Measured against the live Grafana Cloud usage datasource, these remove ~9k active series from a ~57k baseline (~15%), roughly $70/mo at list rate.

Important context for the reviewer: this is a baseline trim, not the fix for the recent billing spike. Billing is the p95 of concurrently-active series, and the large invoice came from a one-time cardinality explosion (kura_http_request_duration_seconds_bucket picked up a high-cardinality label and hit ~180k series late May / early June, already fixed at the Kura source). The spike washing out of the p95 window is what brings the bill back to baseline; these changes lower the ongoing floor.
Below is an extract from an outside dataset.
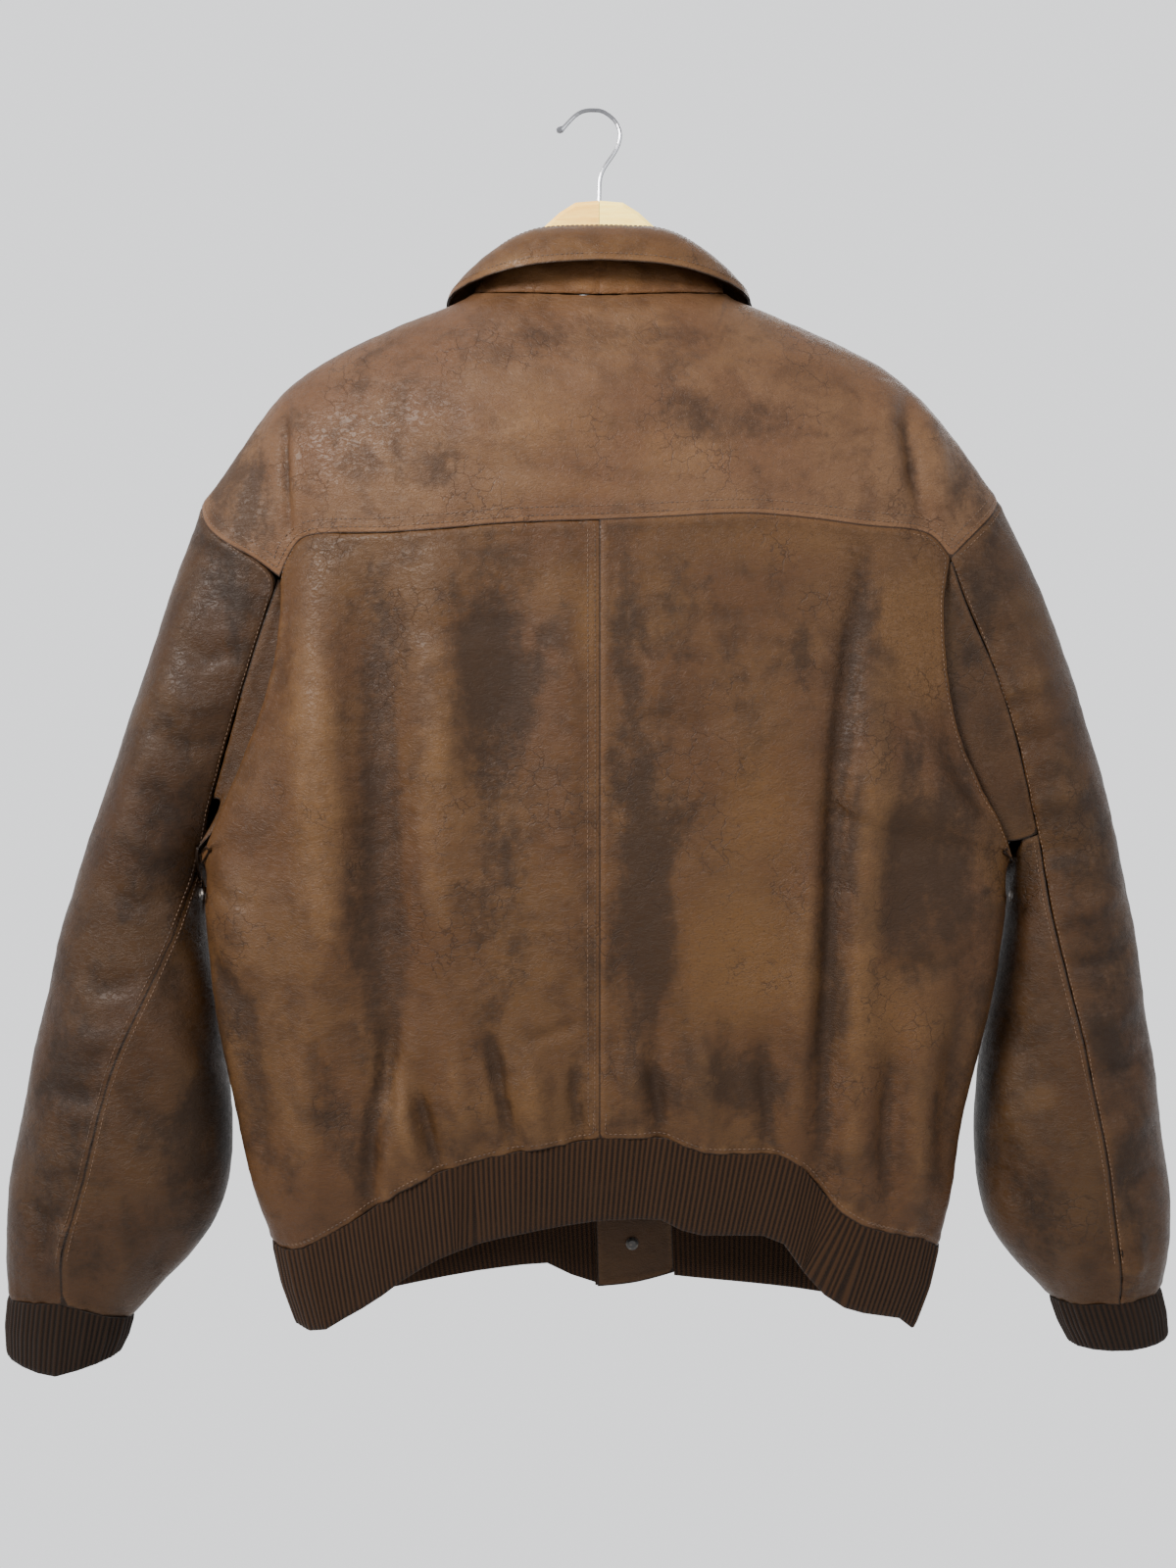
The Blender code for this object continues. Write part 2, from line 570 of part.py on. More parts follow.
pieces = []
built = {}
for side in (RIGHT, LEFT):
    back = back_grid(side)
    if side is LEFT:
        back[:, 0] = built["back_right"][:, 0]
    built["back_" + side["name"]] = back
    yoke = yoke_grid(side, back[0])
    if side is LEFT:
        yoke[:, 0] = built["yoke_right"][:, 0]
    built["yoke_" + side["name"]] = yoke
    front = front_grid(side, yoke)
    built["front_" + side["name"]] = front
    cap = np.vstack([yoke[:, -1], front[1, -1], front[2, -1]])
    sleeve, under = sleeve_grids(side, cap)
    sleeve[: ARM_ROWS + 1, 0][0] = back[0, -1]
    for i in range(1, ARM_ROWS + 1):
        sleeve[i, -1] = front[i + 2, -1]
    gusset = gusset_grid(side, sleeve[: ARM_ROWS + 1, 0])
    lower = sleeve[ARM_ROWS + 1 :]
    under[:, 0] = lower[:, 0]
    under[:, -1] = lower[:, -1]
    bottom = gusset[-1]
    marks = [sleeve[ARM_ROWS, 0], bottom[1], front[11, -1], front[10, -1], front[9, -1]]
    first = [marks[0]]
    for a, b in zip(marks[:-1], marks[1:]):
        first.append((a + b) / 2)
        first.append(b)
    first[3] = first[3] + np.array([side["swing"], 0, -3])
    first[4] = first[4] + np.array([side["nudge"], 0, 0])
    under = np.concatenate([[first], under])
    built["sleeve_" + side["name"]] = sleeve
    built["under_" + side["name"]] = under
    built["gusset_" + side["name"]] = gusset

    body_centre = np.array([MIDDLE_X, 0, 0])
    pieces.append(piece("back_panel_" + side["name"], world(side, back),
                        body_centre * [1, 0, 0] + [0, 30, -600],
                        ["first_row", "last_row", "first_column", "last_column"], leather))
    pieces.append(piece("front_" + side["name"], world(side, front), np.array([MIDDLE_X, -30, -600]),
                        ["first_row", "last_row", "first_column", "last_column"], leather, gap=0.5))
    axis = world(side, np.stack([np.full(len(sleeve), 340.0), np.full(len(sleeve), 8.0), sleeve[:, 5, 2]],
                                axis=1))
    pieces.append(piece("sleeve_top_" + side["name"], world(side, sleeve), axis[:, None],
                        ["first_row", "last_row", "first_column", "last_column"], leather))
    axis = world(side, np.stack([np.full(len(under), 365.0), np.full(len(under), 8.0), under[:, 4, 2]],
                                axis=1))
    pieces.append(piece("sleeve_under_" + side["name"], world(side, under), axis[:, None],
                        ["first_row", "last_row", "first_column", "last_column"], leather,
                        halved=[("first_row", 1, 8)], gap=0.5))
    pieces.append(piece("gusset_" + side["name"], world(side, gusset), np.array([0, 300, -450]),
                        ["last_column", "last_row"], leather, gap=0.6))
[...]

Deliberately not dropped (would break node/workload alerting): kube_node_status_condition (KubeNodeNotReady), kube_pod_owner/kube_pod_info (Grafana Kubernetes app workload rollups).

How to test locally

helm dependency build infra/helm/k8s-monitoring
helm lint infra/helm/k8s-monitoring -f infra/helm/k8s-monitoring/values-production.yaml
helm template k8s-monitoring infra/helm/k8s-monitoring \
-n observability -f infra/helm/k8s-monitoring/values-production.yaml \
| grep -A3 'node_cpu_seconds_total;(guest' # rules render into the Alloy config
Comments

No GitHub comments yet.